Visitors young and old attended a Nov. 12 public hearing regarding the city of Buckley’s 2009 budget.

Included in the congregation of civic-minded individuals were a local Boy Scout troop and several members of Buckley’s Senior Center.

One of the dozen or so cost-saving adjustments proposed in the 2009 budget, brought to the light by Buckley City Administrator Dave Schmidt, was a suggestion that the city should go to a four-day work week, a measure aimed at saving on utilities.

Assuming that the four days involved would be Monday through Thursday, an alarm went off in the minds of the Senior Center’s regular attendees.

“Closing on Fridays would be extremely detrimental to our operation at the senior center,” said Jennifer Bacon, the city’s Recreation Services director. Friday is the busiest day of the week for the senior center, she said, because it is traditionally a “special events” day when the highest number of folks come into the center.

“The over $21,000 in grants that we have appropriated each year, depend a lot on numbers of people being transported to the senior center and having people eating the hot lunches each day,” Bacon said. “If we are reduced to only four days a week, that would cut our numbers and thus jeopardize those grants, which we have come to depend upon.”

Several seniors came to the podium and expressed their concerns to the council, including Josephine Giddings, a member of the Senior Center board.

“The center is like a second home to most of us,” Giddings opined. “This is where we come to enjoy camaraderie with our fellow seniors and make sure that we get at least that one nutritious, hot meal a day.”
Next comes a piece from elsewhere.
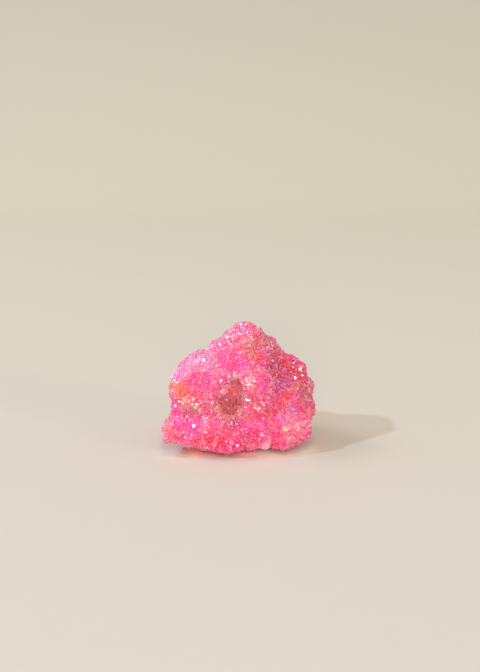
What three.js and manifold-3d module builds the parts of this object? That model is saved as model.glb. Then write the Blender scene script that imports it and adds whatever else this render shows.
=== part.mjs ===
// A chunk of druzy quartz from a geode, dyed hot pink under a thin aura coat.
// Millimetres, +Z up. The origin lies on the surface that the chunk rests on, under the middle of
// its box. The small hollow in its front faces -Y.
//
//   geode_body     the lumpy chunk, fused with the crystal points that grew all over it
//   hollow_crust   the crust of crystal points that lines the hollow in its front
//
// Both are drusy. Each crystal point is a peak whose flat faces run down to the corners of its own
// cell, and the larger quartz points are six-sided prisms with six-sided tips.

import * as THREE from "three";
import { ConvexHull } from "three/addons/math/ConvexHull.js";
import { mergeVertices } from "three/addons/utils/BufferGeometryUtils.js";
import Module from "manifold-3d";

const wasm = await Module();
wasm.setup();

// ---- Driving dimensions ----

const WIDTH = 60;
const DEPTH = 45;
const HEIGHT = 48.5;

// The lumps that grew into one rounded chunk: middle and half-size along X, Y and Z.
const CHUNK_LUMPS = [
  { name: "core", at: [1, 1, 19], half: [19, 15, 15.5] },
  { name: "crown", at: [4.3, 3, 32], half: [12.2, 10.5, 9.5] },
  { name: "crown_top", at: [5, 3, 37.5], half: [8.6, 8.5, 8.3] },
  { name: "left_shoulder", at: [-12.5, 4, 27.5], half: [8.3, 9, 6.8] },
  { name: "left_bulge", at: [-17.4, -2, 22.3], half: [6.8, 8, 6.6] },
  { name: "front_foot", at: [-3.5, -8.2, 7.5], half: [13, 8, 8.5] },
  { name: "right_shoulder", at: [18.2, 2, 25.6], half: [9.8, 9.5, 8.5] },
  { name: "back_left", at: [-9, 11, 14], half: [12, 8.5, 15.5] },
  { name: "back_right", at: [10, 12, 16], half: [12, 8, 14.5] },
];
// The lumps that stand out of it, with a crease round each.
const OUTGROWTHS = [
  { name: "left_spur", at: [-19, -7, 8.5], half: [9.8, 7.5, 4.8] },
  { name: "right_foot", at: [19, -2, 9.6], half: [10.6, 11, 9.5] },
  { name: "right_bulge", at: [21.2, 1, 18.5], half: [9, 9, 7.4] },
  { name: "crown_nodule", at: [-3.2, 1, 34.2], half: [5.7, 6.5, 5.6] },
  { name: "shoulder_nodule", at: [-15.8, -1, 29], half: [4.6, 5.5, 4.3] },
  { name: "brow_nodule", at: [8, -9, 28], half: [6.5, 6, 5] },
  { name: "chin_nodule", at: [9, -11.2, 9.8], half: [5.8, 6, 5.2] },
  { name: "back_nodule", at: [-1, 14, 26], half: [7.5, 7, 7] },
];
const HEART = new THREE.Vector3(1, 1, 19); // every stretch of the surface is seen from here
const BLEND = 1.3; // how far neighbouring lumps run into each other
const FARTHEST = 50; // no part of the surface is farther from the heart

const KNOB_PITCH = 7; // small round knobs on the lumps
const KNOB_RADIUS = 0.85 * KNOB_PITCH;
const KNOB_HEIGHT = 1.7;

const FINE_GRAIN = 2.95; // spacing of the crystal points on the upper left
const COARSE_GRAIN = 3.95; // and on the lower right
const POINT_STEEPNESS = 0.5; // height of a middling point over its spacing
const POINT_LEAN = 0.7; // the most that a point leans, as the tangent of the angle
const LARGE_POINT_SHARE = 0.07; // of the points are large quartz points
const LARGE_POINT_RADIUS = 1.5; // of a middling one

// The hollow in the front: two spaces that run into each other, with knobs of their own.
const HOLLOW_LUMPS = [
  { name: "upper", at: [1.4, -13.5, 26.2], half: [4.4, 9.5, 5.6] },
  { name: "lower", at: [-1.6, -13, 20], half: [6.8, 12, 6.2] },
];
const HOLLOW_MIDDLE = new THREE.Vector3(-1, -13, 22.5);
const HOLLOW_GAP = 0.35; // between the crust and the wall of the hollow
const CRUST_THICKNESS = 0.9; // near the mouth, without its crystals
const CRUST_BACK = 1.5; // how much thicker the crust is at the back of the hollow
const CRUST_GRAIN = 2.6;

// How often points are thrown at each form. More throws fill it no closer than its grain.
const THROWS = { chunk: 14000, outgrowth: 1500, crust: 2500 };
const CLOSEST = 0.78; // thrown points lie no closer than this share of the grain
const EVENING_ROUNDS = 5; // and are then pushed apart this often

// ---- Random numbers, the same at every run ----

function seeded(seed) {
  let state = seed;
  return () => {
    state = (state + 0x6d2b79f5) | 0;
    let mixed = Math.imul(state ^ (state >>> 15), 1 | state);
    mixed = (mixed + Math.imul(mixed ^ (mixed >>> 7), 61 | mixed)) ^ mixed;
    return ((mixed ^ (mixed >>> 14)) >>> 0) / 2 ** 32;
  };
}
const random = seeded(11);
const between = (low, high) => low + (high - low) * random();

// ---- Forms: each is a function of a point that is negative inside, in millimetres ----

function eggDistance({ at, half }, p) {
  const x = p.x - at[0];
  const y = p.y - at[1];
  const z = p.z - at[2];
  const scaled = Math.hypot(x / half[0], y / half[1], z / half[2]);
  const slope = Math.hypot(x / half[0] ** 2, y / half[1] ** 2, z / half[2] ** 2);
  return (scaled * (scaled - 1)) / Math.max(slope, 1e-6);
}

function blendedDistance(lumps, p) {
  let sum = 0;
  for (const lump of lumps) sum += Math.exp(-eggDistance(lump, p) / BLEND);
  return sum > 0 ? -BLEND * Math.log(sum) : FARTHEST;
}

// A fixed number from 0 to 1 for each whole x, y, z.
function gridNumber(x, y, z, salt) {
  const mixed = Math.sin(x * 127.1 + y * 311.7 + z * 74.7 + salt * 53.3) * 43758.5453;
  return mixed - Math.floor(mixed);
}

// Height of the nearest knob, from 0 to 1. There is one knob in each cell of a loose grid.
function knob(p) {
  const near = [p.x, p.y, p.z].map((c) => c / KNOB_PITCH);
  const [cx, cy, cz] = near.map(Math.floor);
  let best = 0;
  for (let x = cx - 1; x <= cx + 1; x++)
    for (let y = cy - 1; y <= cy + 1; y++)
      for (let z = cz - 1; z <= cz + 1; z++) {
        const away = Math.hypot(
          x + gridNumber(x, y, z, 1) - near[0],
          y + gridNumber(x, y, z, 2) - near[1],
          z + gridNumber(x, y, z, 3) - near[2],
        );
        best = Math.max(best, 1 - ((away * KNOB_PITCH) / KNOB_RADIUS) ** 2);
      }
  return best;
}

// The form of lumps blended into one, with its knobs.
const lumpyForm = (lumps) => (p) => {
  const smooth = blendedDistance(lumps, p);
  return smooth > 2 * KNOB_HEIGHT ? smooth : smooth - KNOB_HEIGHT * knob(p);
};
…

Senior Center president Jim Miller voiced his view of the four-day work week.

“Since my wife passed away I have found the center to be a wonderful and welcoming place,” he said. “The van driver comes and picks most of us up just about every day. The company and conversations are great, and one of the most important things is that hot lunch. I mean, I do a little cooking, but you can only heat up a can of soup so many times, without it getting real old, real fast.”

Bacon and others showed their resourcefulness by coming up with what could possibly be a workable solution.

“What we proposed to the city council,” said Bacon, “is closing down the center right after lunch on Mondays and Tuesdays so we can save energy costs and still remain open five days a week. I think that the council was amenable to the idea.”

All will learn their fate when the 2009 budget goes before the council for a vote Tuesday night.

Bacon added that it was proposed that the Youth Center have its hours diminished as well, from the current 30 hours a week to 24. Since the newly constructed center is far more energy efficient than the venerable Multi-Purpose Center, there are fewer concerns about energy consumption.